Mr. Scaramuzza then reviewed several of the notes to the financial statements.  The Association had not changed any accounting policies during the year.  Other notes described the terms of the APA’s lease for office space, its contribution to employee pensions, and its commitments to use hotels for future annual meetings. 

Turning to the accompanying professional standards letter, Mr. Scaramuzza stressed that the financial statements belonged to the APA; the role of the auditor was to express an opinion as to their accuracy.  The Briggs firm had made no significant adjustments to the statements provided by APA staff, and Mr. Scaramuzza said that his firm had received good cooperation from staff.  He reminded the Board that he had reasonable (but not absolute) assurance that the statements were accurate; it was possible that errors had escaped notice.  In addition, the Board should understand that many of the figures in the statements depended on estimates, particularly with reference to the amount of effort that staff devoted to different programs. 

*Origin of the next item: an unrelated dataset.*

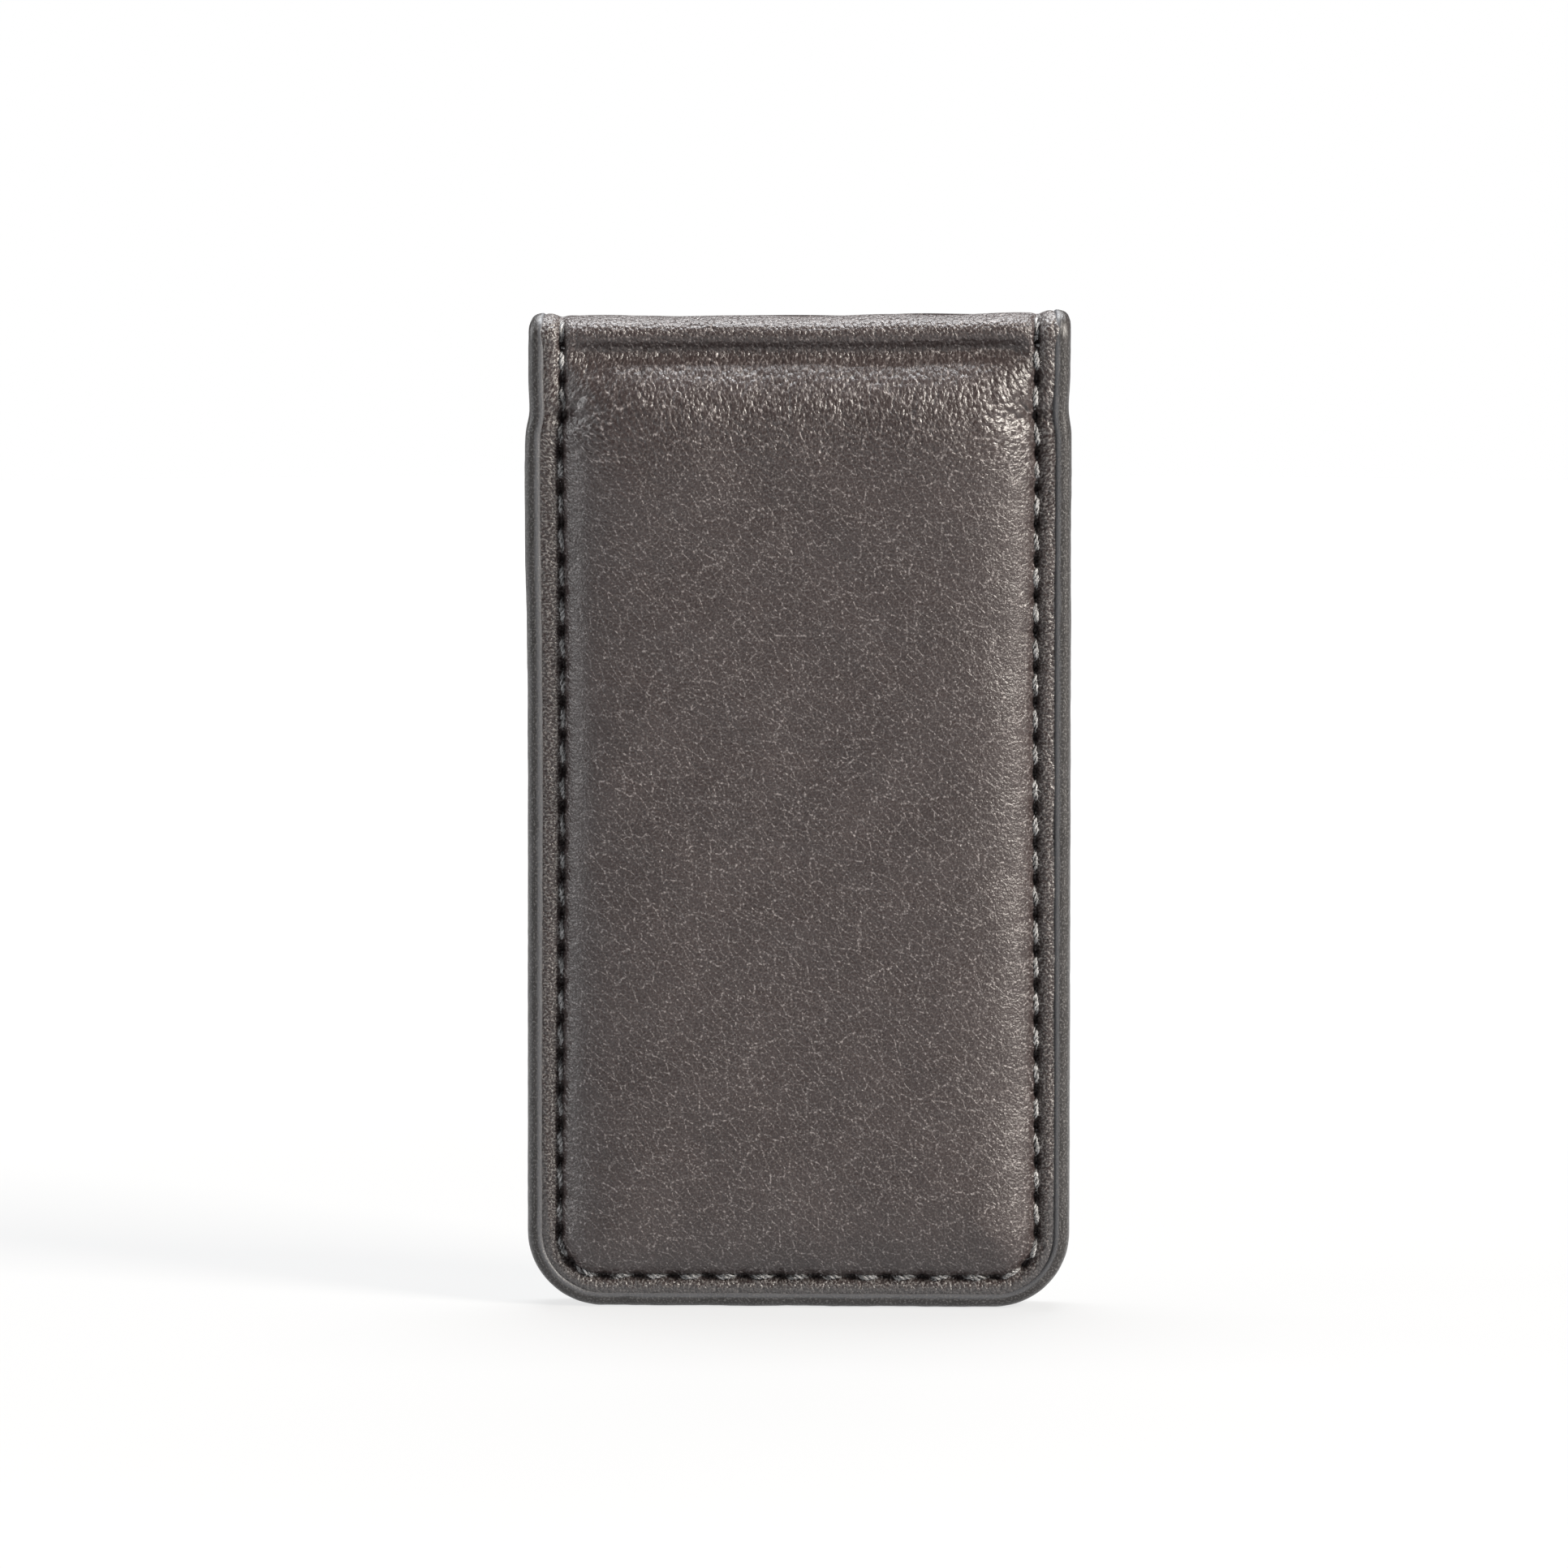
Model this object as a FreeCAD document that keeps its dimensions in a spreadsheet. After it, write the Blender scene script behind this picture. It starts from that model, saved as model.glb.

The Briggs firm had analyzed the Association’s financial operations and had not needed to issue an additional letter listing any problems in the control of those operations.  Like many small organizations, the Association concentrated responsibility in one employee, but it offset problems that might arise from this situation by having Financial Trustees review monthly banking and investment statements.  Mr. Scaramuzza noted that in hiring a successor for Dr. Blistein, the Board needed to consider both how it would replace the financial management he provided and what type of controls would be needed once that successor took office.

There being no further business, the call was concluded at 2:30 p.m.